D'abord les marchands de scoops scientifiques. C'est tellement plus attirant, par exemple, de faire du sensationnel en titrant «un ordinateur lit dans vos pensées» que de partager le fait important à comprendre qu'on puisse «décoder certains signaux cérébraux», comme le décrypte Fabien Lotte ici. Facilité de mauvais journaliste. À l'inverse, le passeur de sciences de lemonde.fr, Pierre Barthélémy, expliquait à ce sujet il y a quelques mois aux chercheurs Inia dont la médiation scientifique est une facette de leur métier, qu'il faut certes réussir à trouver un titre accrocheur, mais jamais trompeur.

Cette mystification est aussi un parti pris idéologique. Une volonté de mettre en avant une pseudo-science sans limite (alors que la science a justement parmi ses objectifs d'étudier très méticuleusement quelles sont ses propres limites). Une pseudo-science pleine de certitudes à-priori et de pouquoi-pas (alors que la démarche scientifique est juste inverse : esprit critique, attitude de doute et remise en cause). Une pseudo-science qui fascine (c'est à dire qui trompe par la magie) et qui pourra alors être caution du pire.

Ainsi, pour ceux qui aujourd'hui tuent avec des armes plus ou moins robotisées, par exemple, il y a un enjeu énorme: pouvoir faire porter la responsabilité d'une erreur de décision sur le robot et pas l'humain responsable de sa mise en service.

Mais au delà de ce cas extrême il y a surtout une manoeuvre de diversion : la mutation numérique est aujourd'hui orchestrée par des grands intérêts privés internationaux et nous sommes collectivement cantonnés à être des consommateurs dociles des objets numériques qu'on veut bien nous proposer, avec l'argument qu'on s'approche sans cesse d'objets intelligents au fil de nous nouveaux achats, en plein dans le fantasme décrit ici. Et ceux qui vendent une "science-des-pourquoi-pas" servent ces intérêts là. Et pendant qu'on discutaille de fantasmes, les mutations profondes sont bien réelles, elles. Et elles ne sont pas conduites dans le sens de l'intérêt général, mais de quelque intérêt commercial.

Ou pas ! Si on en prend conscience de cette illusion et que, comme Wendy Mackay le fait, on remet bien la machine à sa place d'objet au service de l'humain.

Wendy Mackay

 


2 commentaires pour “Real Humans revu par les chercheurs : le point de vue de Raja Chatila”
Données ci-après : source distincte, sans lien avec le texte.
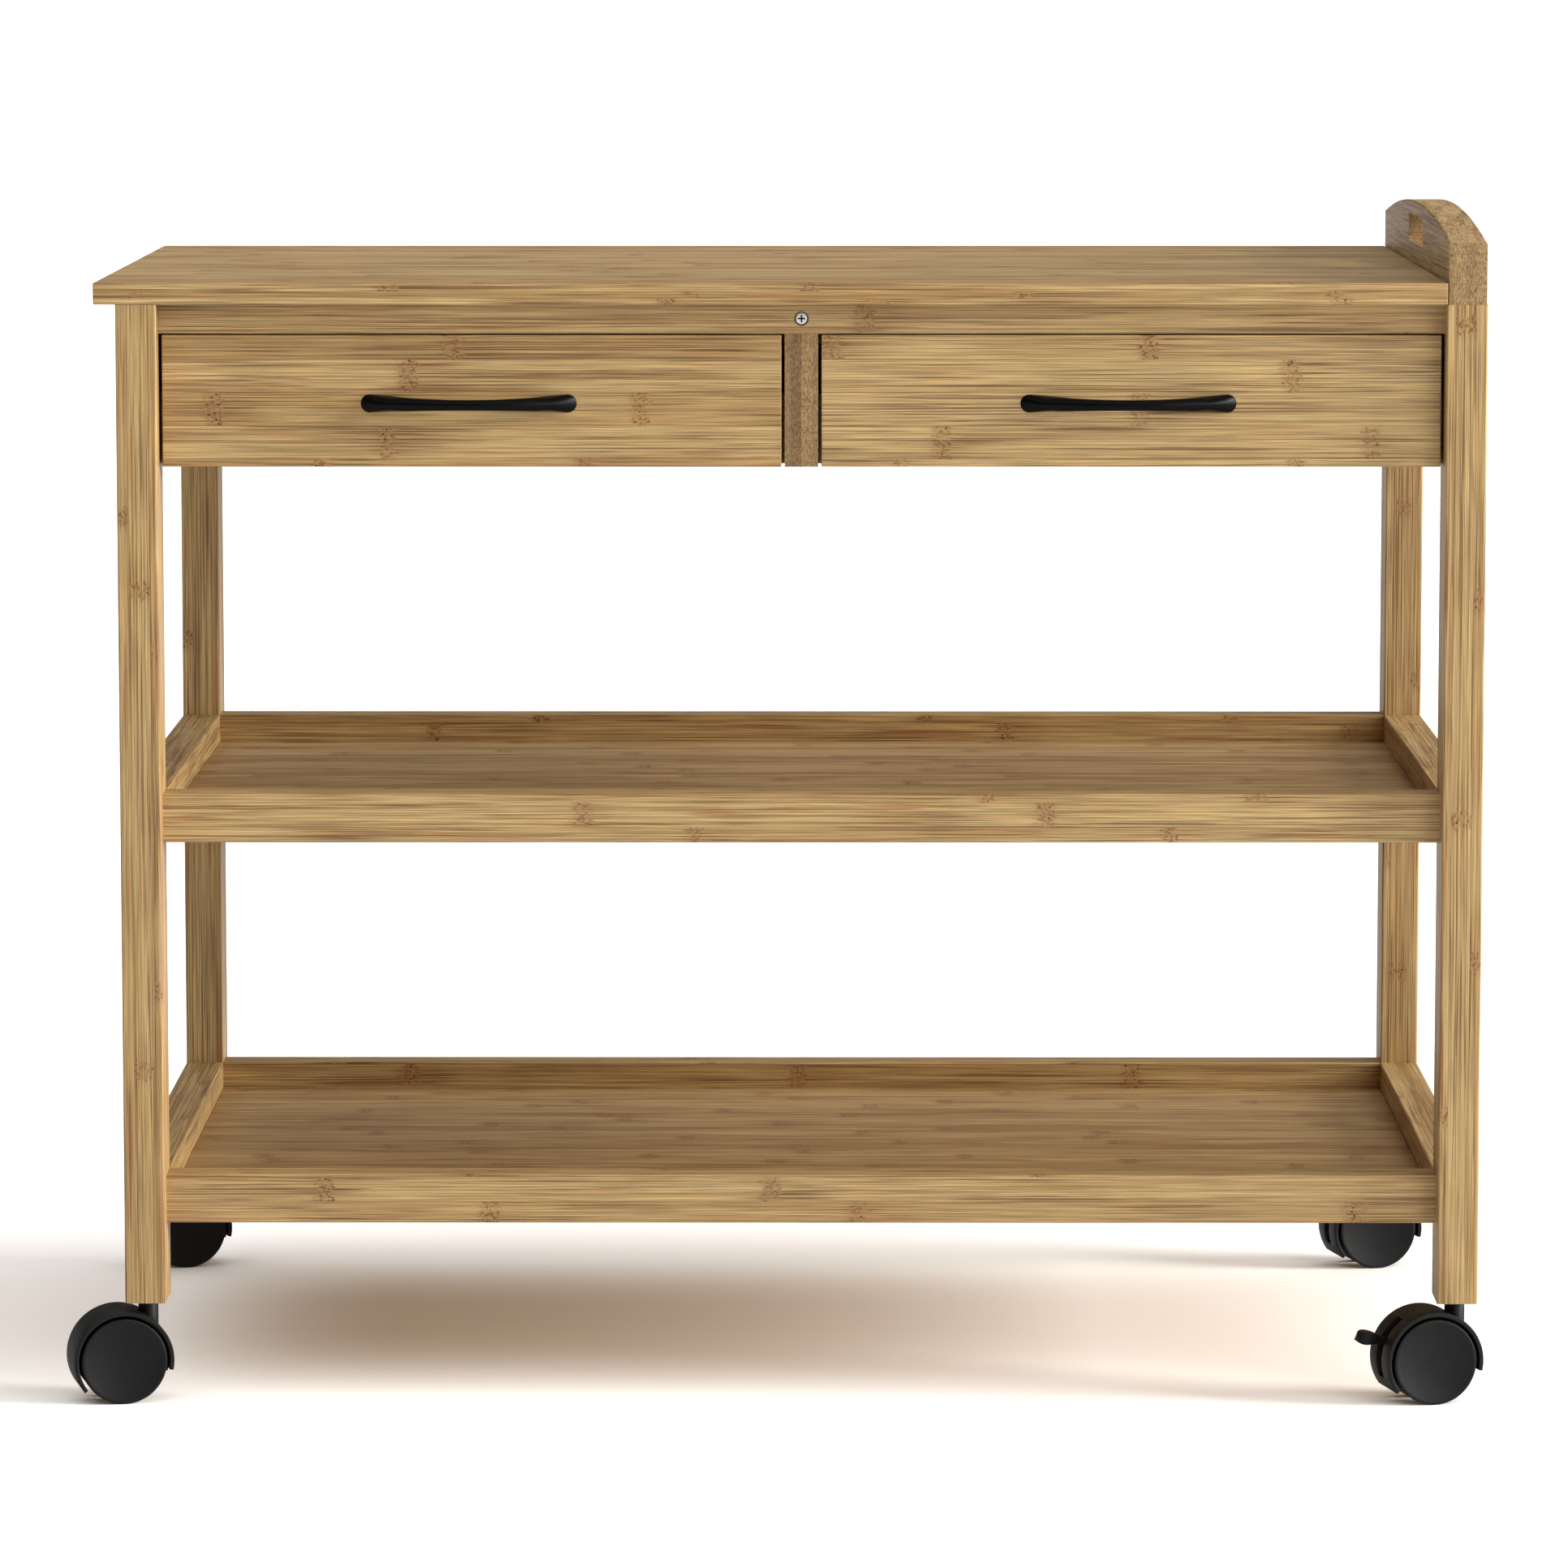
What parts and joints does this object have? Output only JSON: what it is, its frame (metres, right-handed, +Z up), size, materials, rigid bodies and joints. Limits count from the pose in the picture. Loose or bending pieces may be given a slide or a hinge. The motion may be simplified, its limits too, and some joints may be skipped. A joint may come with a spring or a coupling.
{
  "type": "rolling utility cart",
  "caption": "Bamboo kitchen cart with a worktop, side-by-side drawers, tray shelves, an arched push handle with a grip slot, and swivel twin-wheel casters.",
  "frame": {"origin": "on the floor, at the centre of the rectangle that the four legs stand on", "axes": "+X along the cart towards the handle board, +Y from the drawer fronts to the back, +Z up"},
  "size_m": [0.9897, 0.5764, 0.8245],
  "materials": {
    "bamboo": "satin varnish",
    "dowel_wood": "bare",
    "black_plastic": "satin, lightly textured",
    "black_metal": "satin black lacquer",
    "zinc_steel": "bright zinc"
  },
  "bodies": {
    "frame": {"barrel_nuts": "zinc_steel", "caster_sockets": "zinc_steel", "caster_stems": "zinc_steel", "divider_screws": "zinc_steel", "drawer_divider": "bamboo", "drawer_runners": "bamboo", "frame_bolts": "zinc_steel", "frame_dowels": "dowel_wood", "front_apron": "bamboo", "front_left_leg": "bamboo", "front_right_leg": "bamboo", "handle_board": "bamboo", "left_apron": "bamboo", "lower_shelf_front_rail": "bamboo", "lower_shelf_left_rail": "bamboo", "lower_shelf_panel": "bamboo", "lower_shelf_rear_rail": "bamboo", "lower_shelf_right_rail": "bamboo", "rear_apron": "bamboo", "rear_left_leg": "bamboo", "rear_right_leg": "bamboo", "right_apron": "bamboo", "upper_shelf_front_rail": "bamboo", "upper_shelf_left_rail": "bamboo", "upper_shelf_panel": "bamboo", "upper_shelf_rear_rail": "bamboo", "upper_shelf_right_rail": "bamboo", "worktop": "bamboo"},
    "left_drawer": {"left_drawer_back": "bamboo", "left_drawer_bottom": "bamboo", "left_drawer_front": "bamboo", "left_drawer_left_side": "bamboo", "left_drawer_pull": "black_metal", "left_drawer_pull_screws": "zinc_steel", "left_drawer_right_side": "bamboo"},
    "right_drawer": {"right_drawer_back": "bamboo", "right_drawer_bottom": "bamboo", "right_drawer_front": "bamboo", "right_drawer_left_side": "bamboo", "right_drawer_pull": "black_metal", "right_drawer_pull_screws": "zinc_steel", "right_drawer_right_side": "bamboo"},
    "front_left_caster": {"front_left_caster_hood": "black_plastic", "front_left_caster_axle": "zinc_steel"},
    "front_left_front_wheel": {"front_left_caster_front_wheel": "black_plastic"},
    "front_left_rear_wheel": {"front_left_caster_rear_wheel": "black_plastic"},
    "rear_left_caster": {"rear_left_caster_hood": "black_plastic", "rear_left_caster_axle": "zinc_steel"},
    "rear_left_front_wheel": {"rear_left_caster_front_wheel": "black_plastic"},
    "rear_left_rear_wheel": {"rear_left_caster_rear_wheel": "black_plastic"},
    "front_right_caster": {"front_right_caster_hood": "black_plastic", "front_right_caster_axle": "zinc_steel"},
    "front_right_front_wheel": {"front_right_caster_front_wheel": "black_plastic"},
    "front_right_rear_wheel": {"front_right_caster_rear_wheel": "black_plastic"},
    "front_right_brake": {"front_right_caster_brake_lever": "black_plastic"},
    "rear_right_caster": {"rear_right_caster_hood": "black_plastic", "rear_right_caster_axle": "zinc_steel"},
    "rear_right_front_wheel": {"rear_right_caster_front_wheel": "black_plastic"},
    "rear_right_rear_wheel": {"rear_right_caster_rear_wheel": "black_plastic"},
    "rear_right_brake": {"rear_right_caster_brake_lever": "black_plastic"}
  },
  "joints": [
    {"name": "left_drawer_slide", "type": "slide", "parent": "frame", "child": "left_drawer", "axis": [0, -1, 0], "range_m": [0, 0.33]},
    {"name": "right_drawer_slide", "type": "slide", "parent": "frame", "child": "right_drawer", "axis": [0, -1, 0], "range_m": [0, 0.33]},
    {"name": "front_left_swivel", "type": "hinge", "parent": "frame", "child": "front_left_caster", "pos_m": [-0.456, -0.26, 0.057], "axis": [0, 0, 1], "continuous": true},
    {"name": "front_left_front_wheel_spin", "type": "hinge", "parent": "front_left_caster", "child": "front_left_front_wheel", "pos_m": [-0.47206, -0.27858, 0.03], "axis": [0.2368, -0.9715, 0], "continuous": true},
    {"name": "front_left_rear_wheel_spin", "type": "hinge", "parent": "front_left_caster", "child": "front_left_rear_wheel", "pos_m": [-0.47881, -0.25089, 0.03], "axis": [0.2368, -0.9715, 0], "continuous": true},
    {"name": "rear_left_swivel", "type": "hinge", "parent": "frame", "child": "rear_left_caster", "pos_m": [-0.456, 0.26, 0.057], "axis": [0, 0, 1], "continuous": true},
    {"name": "rear_left_front_wheel_spin", "type": "hinge", "parent": "rear_left_caster", "child": "rear_left_front_wheel", "pos_m": [-0.47206, 0.24142, 0.03], "axis": [0.2368, -0.9715, 0], "continuous": true},
    {"name": "rear_left_rear_wheel_spin", "type": "hinge", "parent": "rear_left_caster", "child": "rear_left_rear_wheel", "pos_m": [-0.47881, 0.26911, 0.03], "axis": [0.2368, -0.9715, 0], "continuous": true},
    {"name": "front_right_swivel", "type": "hinge", "parent": "frame", "child": "front_right_caster", "pos_m": [0.456, -0.26, 0.057], "axis": [0, 0, 1], "continuous": true},
    {"name": "front_right_front_wheel_spin", "type": "hinge", "parent": "front_right_caster", "child": "front_right_front_wheel", "pos_m": [0.43994, -0.27858, 0.03], "axis": [0.2368, -0.9715, 0], "continuous": true},
    {"name": "front_right_rear_wheel_spin", "type": "hinge", "parent": "front_right_caster", "child": "front_right_rear_wheel", "pos_m": [0.43319, -0.25089, 0.03], "axis": [0.2368, -0.9715, 0], "continuous": true},
    {"name": "front_right_brake_press", "type": "hinge", "parent": "front_right_caster", "child": "front_right_brake", "pos_m": [0.43657, -0.26474, 0.03], "axis": [0.2368, -0.9715, 0], "range_deg": [0, 25]},
    {"name": "rear_right_swivel", "type": "hinge", "parent": "frame", "child": "rear_right_caster", "pos_m": [0.456, 0.26, 0.057], "axis": [0, 0, 1], "continuous": true},
    {"name": "rear_right_front_wheel_spin", "type": "hinge", "parent": "rear_right_caster", "child": "rear_right_front_wheel", "pos_m": [0.43994, 0.24142, 0.03], "axis": [0.2368, -0.9715, 0], "continuous": true},
    {"name": "rear_right_rear_wheel_spin", "type": "hinge", "parent": "rear_right_caster", "child": "rear_right_rear_wheel", "pos_m": [0.43319, 0.26911, 0.03], "axis": [0.2368, -0.9715, 0], "continuous": true},
    {"name": "rear_right_brake_press", "type": "hinge", "parent": "rear_right_caster", "child": "rear_right_brake", "pos_m": [0.43657, 0.25526, 0.03], "axis": [0.2368, -0.9715, 0], "range_deg": [0, 25]}
  ]
}
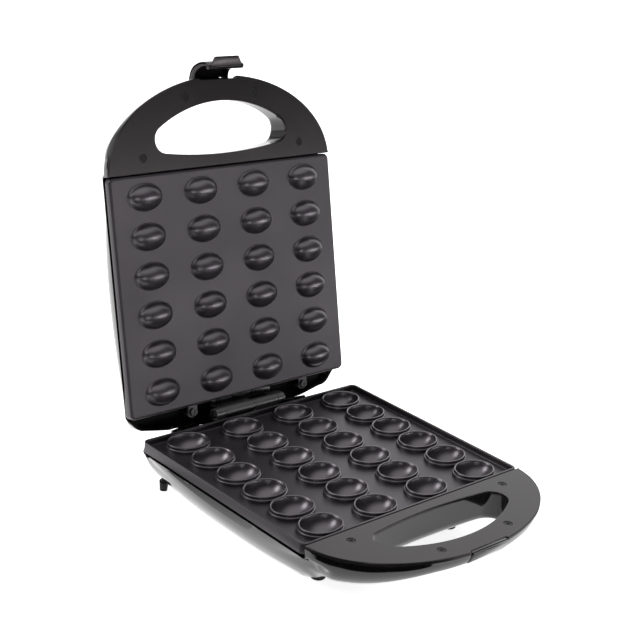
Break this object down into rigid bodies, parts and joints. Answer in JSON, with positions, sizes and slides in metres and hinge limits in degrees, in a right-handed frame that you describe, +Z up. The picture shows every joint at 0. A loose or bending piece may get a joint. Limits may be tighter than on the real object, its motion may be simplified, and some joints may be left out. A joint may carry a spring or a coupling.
{
  "type": "cookie maker",
  "caption": "Countertop cooker with a hinged lid, rimmed oval bowls and matching domes, split loop handle and front latch, shown open.",
  "frame": {"origin": "table level under the middle of the open object", "axes": "+X to the right across the object, +Y from the handle to the hinge, +Z up"},
  "size_m": [0.2392, 0.3804, 0.3557],
  "materials": {
    "gloss_housing": "high gloss black",
    "satin_plastic": "fine satin black",
    "nonstick_casting": "satin non-stick coating, dark grey",
    "dark_screw": "blackened steel",
    "rubber": "matt black",
    "element_steel": "heat-dulled steel",
    "reflector_sheet": "mill finish sheet",
    "hinge_metal": "dark painted casting",
    "ceramic_block": "unglazed",
    "lead_insulation": "woven glass sleeve, pale",
    "lamp_lens": "clear coloured",
    "lamp_glass": "clear",
    "switch_metal": "pressed steel"
  },
  "bodies": {
    "base": {"base_shell": "gloss_housing", "base_handle_plate": "satin_plastic", "base_handle_screws": "dark_screw", "lower_cooking_plate": "nonstick_casting", "lower_plate_screws": "dark_screw", "latch_catch": "satin_plastic", "front_feet": "rubber", "rear_feet": "rubber", "lower_heating_element": "element_steel", "lower_element_clips": "element_steel", "lower_clip_screws": "dark_screw", "lower_heat_reflector": "reflector_sheet", "lower_reflector_screws": "dark_screw", "base_hinge_bracket": "hinge_metal", "base_hinge_screws": "dark_screw", "hinge_pin": "dark_screw", "cord_inlet_bush": "rubber", "thermostat": "switch_metal", "thermal_fuse": "switch_metal", "terminal_block": "ceramic_block", "base_wiring": "lead_insulation"},
    "lid": {"lid_shell": "gloss_housing", "lid_handle_plate": "satin_plastic", "lid_handle_screws": "dark_screw", "upper_cooking_plate": "nonstick_casting", "upper_plate_screws": "dark_screw", "upper_heating_element": "element_steel", "upper_element_clips": "element_steel", "upper_clip_screws": "dark_screw", "upper_heat_reflector": "reflector_sheet", "upper_reflector_screws": "dark_screw", "lid_hinge_bracket": "hinge_metal", "lid_hinge_screws": "dark_screw", "lid_wiring": "lead_insulation", "lamp_lenses": "lamp_lens", "lamp_bodies": "lamp_glass", "latch_pin": "dark_screw"},
    "latch": {"latch": "satin_plastic"}
  },
  "joints": [
    {"name": "lid_hinge", "type": "hinge", "parent": "base", "child": "lid", "pos_m": [0, 0.09682, 0.05451], "axis": [1, 0, 0], "range_deg": [0, 104.31]},
    {"name": "latch_pivot", "type": "hinge", "parent": "lid", "child": "latch", "pos_m": [0, 0.18061, 0.32393], "axis": [1, 0, 0], "range_deg": [0, 16]}
  ]
}
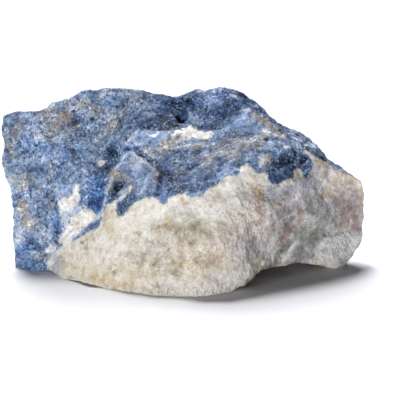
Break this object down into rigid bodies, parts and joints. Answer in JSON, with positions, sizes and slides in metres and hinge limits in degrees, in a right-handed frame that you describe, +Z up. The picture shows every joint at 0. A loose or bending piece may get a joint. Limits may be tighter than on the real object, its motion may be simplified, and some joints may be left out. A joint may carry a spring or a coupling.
{
  "type": "rough lapis lazuli stone",
  "caption": "Broken piece of rough blue stone over a pale matrix, standing on its lower edge; a loose mineral specimen or ornament.",
  "frame": {"origin": "centre of the bounding box, on the surface that the stone stands on", "axes": "+X to the viewer's right along the stone's length, -Y towards the viewer of the pictured side, +Z up"},
  "size_m": [0.0904, 0.0564, 0.0435],
  "materials": {
    "lapis_stone": "rough broken, grainy, blue over a cream-white matrix"
  },
  "bodies": {
    "root": {"rough_lapis_stone": "lapis_stone"}
  },
  "joints": []
}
  1. patricedusud Répondre | Permalink

    Reste la question posée par Nicholas Carr dan son papier "From endless ladder to downward ramp".
    La technologie en général et les avancées fulgurantes nées de la science informatique dans le domaine de la robotique et de l'"aide" à la décision doit rester au service de l'homme et non l'inverse.
    Or ce que dénonce Nicholas Carr dans son article, qui s'appuie sur une étude américaine intitulé « The great reversal in the demand for skill and cognitive tasks » (lien ci-dessous), c'est la baisse spectaculaire des compétences requises remettant en cause le mythe de l'élévation corrélative des compétences et du degré de technicité de la société.
    La réflexion n'est pas sur "le remplacement de l'homme" par les robots, une sorte de post-humanité qui dépasserait la conscience humaine que vous dénoncez dans votre si passionnant billet, mais l'USAGE que fait aujourd'hui la société de sa technologie qui n'est plus véritablement au service de l'humain mais bien un rouage si efficace de la recherche effrénée du profit au mépris de la promesse de plus d'épanouissement pour l'homme du progrès technologique.
    La crise actuelle est aussi une crise de confiance en la capacité de la société d’offrir à sa jeunesse des emplois où ils pourront mettre en valeur toutes les compétences qu’ils ont acquises dans des formations de plus en plus riches.
    L’usage qui est fait aujourd’hui de la technologie et en particulier de la technologie informatique par les entreprises ne va plus suffisamment vers des emplois plus autonomes, plus riches, plus innovants que la promesse du progrès pourrait faire espérer.
    Alors le fantasme d’une « post-humanité » où l’homme ne serait plus qu’un rouage d’un appareil qui le dépasse prend forme et alimente une méfiance pour ne pas dire une hostilité contre ce « progrés » dont on nous rabâche les oreilles sans en voir les effets sur l’espérance justifiée d’emploi à forte valeur ajoutée pour nos jeunes diplômés.
    Le politique perd sa légitimité lorsqu’il ne répond plus aux attentes de sa jeunesse et toute la technologie du monde ne peut y suppléer et c’est une grave erreur de lui faire jouer un rôle qui n’est pas le sien.
    C’est aussi dangereux que de faire croire que le contrôle de la technologie pourrait échapper à l’homme dans un singulier désinvestissement de la société de ses responsabilités.